SPORTS

Indians win Central, Tigers 2 back for wild card

Chris McCosky
The Detroit News

Detroit — The Giants in 2012. The Orioles in 2014. And now the Indians.

Every two years, an opposing team throws a party on the Comerica Park lawn.

The Indians clinched their first Central Division title since 2007 Monday night, beating the Tigers 7-4.

“I don’t like it,” manager Brad Ausmus said. “But it doesn’t change anything. We still have a goal and that’s to get to the postseason.”

With six games left, the Tigers are two games behind the Orioles for the second wild-card spot. The task is becoming increasingly difficult.

“I love when people want to talk about odds,” Ausmus said. “Let's see what happens. We're going to play the games. These guys are trained to win. They are trained to forget about yesterday.

“Regardless of what people think the odds are, we're going to come here and try to win tomorrow. We don't really give a crap what the odds are."

BOX SCORE: Indians 7, Tigers 4

A small but raucous group of Indians fans stood behind their team’s dugout chanting, "Let's go Tribe," as closer Cody Allen recorded the final three outs. Only a handful of Tigers stayed in the dugout to watch the Indians bounce in jubilation on the infield grass.

None of them were named Ian Kinsler.

“I didn't watch it,” he said. “Watch them celebrate? I don't care about that. … It’s not my celebration.”

The Indians are now 14-2 against the Tigers this season. Take out those 16 games and the Tigers have a better record: 81-59 to the Indians’ 77-67.

“I can't tell you why,” Ausmus said. “I don't know if it's matchups. If it's luck. If it's happenstance. I couldn't tell you…But the truth is, they've outplayed us, they've outhit us, they've outpitched us and they outdefended us. Simple.”

It was more of the same Monday.

Catcher Roberto Perez was the hitting hero for the Indians. He homered in the seventh off Justin Wilson and ripped a two-out, run-scoring single off Alex Wilson in the eighth to break the game open.

The seventh and final run came across in the eighth after J.D. Martinez dropped a slicing fly ball down the right field line by Carlos Santana.

The champagne was chilling in the visitor’s clubhouse at that point.

“A loss is a loss, whether it’s in April or if it’s in September,” catcher James McCann said. “Obviously they feel a lot more magnified because of what’s on the line. As much as it hurts to see them celebrate on our field, as tough as the last couple games have been, we’ve got to swallow it, and be ready to go tomorrow.

“We’re still right in the thick of things. If we can take care of business from here on out, that’s going to put us in a good spot.”

It wasn’t all champagne and roses for the Indians, though. Their ace right-hander Corey Kluber started but left after four innings with a right groin strain. The Indians are already without starting pitchers Carlos Carrasco and Danny Salazar.

The Indians said afterward that he was removed as a precaution.
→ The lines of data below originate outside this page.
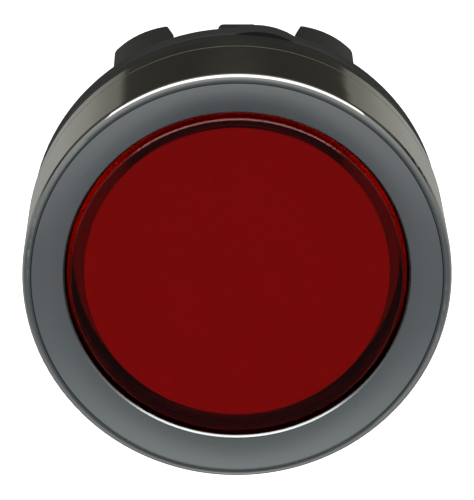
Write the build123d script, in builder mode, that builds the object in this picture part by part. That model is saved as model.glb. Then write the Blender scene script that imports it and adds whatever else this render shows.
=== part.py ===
from build123d import *
import math
import os

# Illuminated flush push-button head for a 22 mm panel cut-out.
# Millimetres. The head's axis is Y and its front faces -Y; +Z is up, where the locating key is.
# The origin is on the axis, in the panel's front plane, which is the rear face of the panel gasket.
# In the round sections below, X is the radius and Y runs along the axis, from front to rear.

os.makedirs("parts", exist_ok=True)

# Clearances
running = 0.10  # radial, between a sliding piece and its guide
loose = 0.30  # between pieces that move past each other without guiding
seated = 0.05  # between pieces of one body that slip together

# Button
travel = 4.3
lens_radius = 11.5
lens_proud = 0.05  # front of the lens beyond the bezel's inner edge
lens_plate = 1.30
lens_wall = 1.10
lens_skirt = 1.85  # behind the plate
lens_bevel = 0.25  # steep slope round the front edge
lens_bevel_depth = 0.65
lens_edge = 0.08
insert_thickness = 0.30
stack_gap = 0.03  # air between the lens and the insert, the diffuser and the carrier
diffuser_thickness = 0.72
diffuser_inset = 0.14

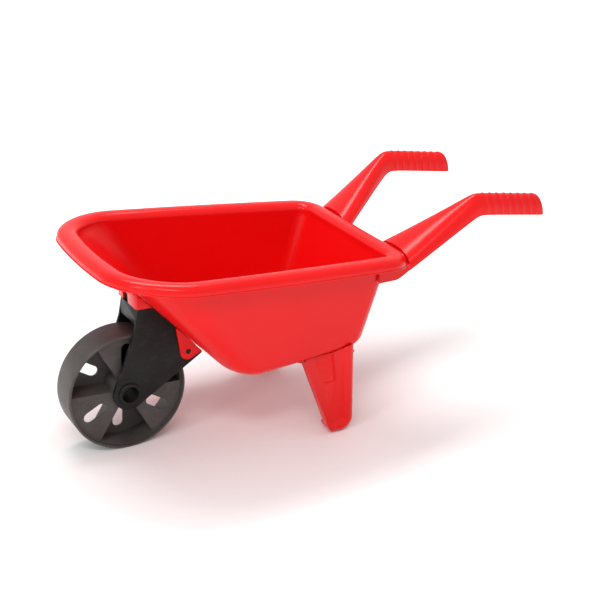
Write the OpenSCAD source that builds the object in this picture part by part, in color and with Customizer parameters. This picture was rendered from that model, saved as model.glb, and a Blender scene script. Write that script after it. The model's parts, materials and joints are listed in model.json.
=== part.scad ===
// Child's wheelbarrow: moulded tub, two legs, two handles, and a fork that carries one wheel.
// Sizes are in millimetres. X runs from the wheel (-) to the handles (+), Z is up, and the
// halves mirror about Y = 0. Shapes are drawn with the axle over X = 0 and then moved so that
// the origin is on the floor, under the middle of the whole length.

/* [Wheel] */
// Radius of the wheel
wheel_r = 90; // [86:1:94]
// Width of the wheel across its rims
wheel_w = 54; // [50:1:54]
// Radius of the wheel's hub
hub_r = 21; // [19:0.5:23]
// Thickness of the wheel's tread and webs
wheel_wall = 3.5; // [3:0.5:5]
// Depth of each web below its face of the wheel
web_depth = 7; // [4:0.5:8]

/* [Axle] */
// Radius of the hollow axle
axle_r = 15; // [13:0.5:15.5]
// Radius of the hole through the axle
axle_bore_r = 12.5; // [10:0.5:12.5]
// Radial clearance of the wheel on the axle
axle_clearance = 0.08; // [0.05:0.01:0.1]
// Length of each ring that keeps the axle in
axle_ring_w = 3; // [2:0.5:4]

/* [Fork] */
// Thickness of each cheek of the fork
cheek_t = 4; // [3:0.5:4]
// Gap between the two cheeks
cheek_gap = 58; // [57.6:0.2:59]
// Radius of the round lower end of each cheek
fork_end_r = 25; // [23:0.5:26]

/* [Tub] */
// Length of the tub over its rim
tub_len = 468; // [460:1:470]
// Width of the tub at the front of its rim
tub_front_w = 368; // [360:1:374]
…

A two-run home run by J.D. Martinez in the second inning was all the damage the Tigers did in the four innings against Kluber.

Kinsler had three hits and scored twice for the Tigers, both times he scored on singles by Miguel Cabrera.

Because of injuries and/or ineffectiveness of veteran starters Jordan Zimmermann, Anibal Sanchez and Mike Pelfrey, the Tigers had Buck Farmer on the mound in this critical game Monday.

He had some control issues, but he battled his way through five innings — which was vital for a bullpen that was used for nine innings on Sunday.

“We needed him to go relatively deep in the game, just because our bullpen was a little weary,” Ausmus said. “And he was able to do that. But at times it was a struggle.”

He walked four, three in a 38-pitch second inning, which was highlighted by a two-run homer by Coco Crisp.

“Our pitchers kept us in the game and the (Indians) swung the bats really well,” Kinsler said. “It was back and forth, and every time that we tried to get back in the game, they seemed to score two runs. That's what good teams do. They answer when they need to.”

Kinsler was asked if every game from here out was must-win.

“We've been saying that for a week now,” he said. “We need to win all our games. So, it starts tomorrow.”